The converted score on each of the three components were based on the raw scores received by each candidate. Those raw scores were then converted into a composite score. A composite score between 70 and 100 constituted a passing score.

[5] On April 11, 2003, the Court entered a temporary restraining order prohibiting the City from hiring on the basis of the 2001 test, which order was extended indefinitely to a future date to be set by the Court after consultation with the parties. Order of April 21, 2003.

[6] F.I.R.E. does not concede that racial parity has been achieved. F.I.R.E. argues that racial parity should be defined by comparing black representation in the fire private ranks with black representation in the City's overall civilian population.
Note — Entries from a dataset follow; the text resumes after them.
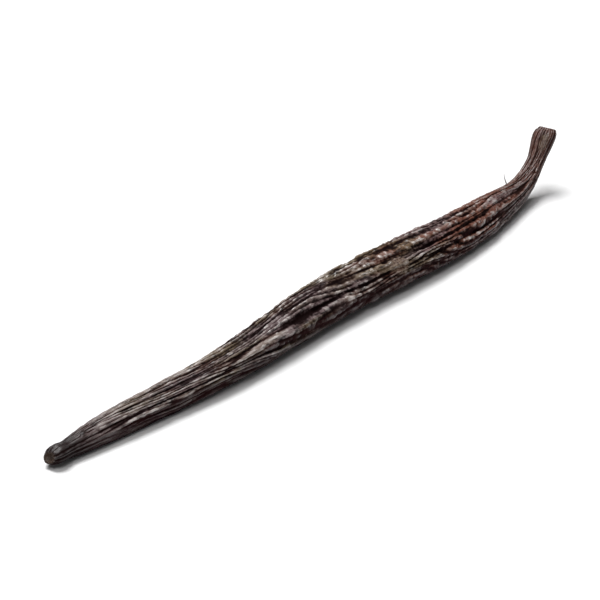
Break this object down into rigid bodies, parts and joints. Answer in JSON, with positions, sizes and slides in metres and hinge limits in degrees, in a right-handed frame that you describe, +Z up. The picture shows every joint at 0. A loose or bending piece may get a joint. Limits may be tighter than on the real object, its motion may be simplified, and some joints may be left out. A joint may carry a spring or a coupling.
{
  "type": "vanilla pod",
  "caption": "Long, slender cured seed pod with lengthwise folds, a small scarred knob at one end and an upturned stem hook at the other.",
  "frame": {"origin": "on the surface the pod lies on, under the middle of its bounding box", "axes": "+X along the pod towards the stem hook, +Z up from the surface, +Y across the pod"},
  "size_m": [0.168, 0.0122, 0.0136],
  "materials": {
    "cured_skin": "dark brown, wrinkled and slightly oily"
  },
  "bodies": {
    "root": {"pod": "cured_skin"}
  },
  "joints": []
}
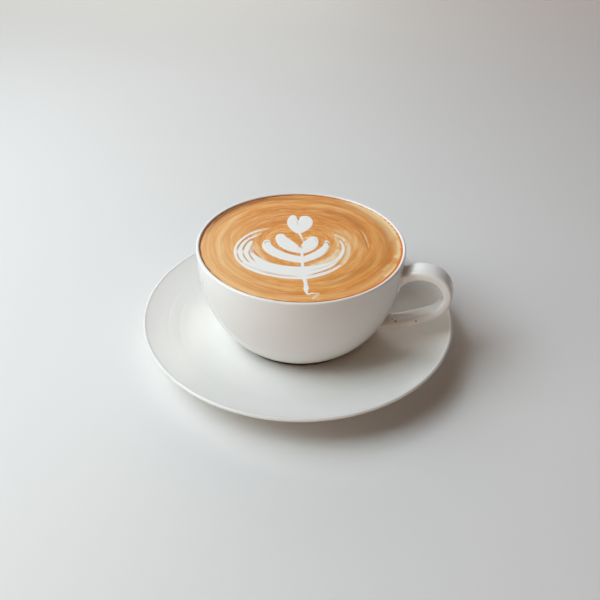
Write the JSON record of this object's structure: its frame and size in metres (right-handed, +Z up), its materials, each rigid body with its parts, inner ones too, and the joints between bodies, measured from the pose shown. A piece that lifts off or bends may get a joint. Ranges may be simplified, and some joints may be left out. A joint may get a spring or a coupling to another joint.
{
  "type": "cup of cappuccino",
  "caption": "Round-bellied white cup with an ear handle, filled to the lip with cappuccino under a poured milk-foam figure, standing on its saucer.",
  "frame": {"origin": "centre of the saucer's foot ring, on the surface it rests on", "axes": "+Z up, +X towards the cup's handle"},
  "size_m": [0.1526, 0.1526, 0.0569],
  "materials": {
    "saucer_glaze": "gloss",
    "cup_glaze": "gloss",
    "crema": "satin",
    "milk_foam": "satin"
  },
  "bodies": {
    "root": {"saucer": "saucer_glaze", "cup": "cup_glaze", "drink": "crema", "foam_heart": "milk_foam", "foam_rosetta": "milk_foam"}
  },
  "joints": []
}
[7] Paragraphs 2, 5 and 6 of the original consent decree, as adopted in paragraphs 1, 4 and 5 of the Nunc Pro Tunc Order of June 28, 1976, provided:

[D]efendants [the City] shall adopt and seek to achieve a goal of hiring blacks for at least fifty percent (50%) of the vacancies for the entry level of Firefighter personnel ... during the life of this decree.... [T]he use of any written screening device shall not be a defense for failure to meet the interim hiring goals....

....

If the defendants wish to use written examinations for qualifying or ranking applicants ... in a manner inconsistent with the [hiring goal], any such written examination must have been found to be job-related and validated by a criterion related study ... or otherwise have been shown to have no discriminatory impact.... If the parties disagree [regarding lack of adverse impact or validation of test], the examination shall not be utilized unless and until the Court determines upon motion and such evidentiary hearing as it deems appropriate that the test has no adverse impact, or that it has been validated in accordance with Title VII ....

City of St. Louis, 418 F. Supp. at 384-85.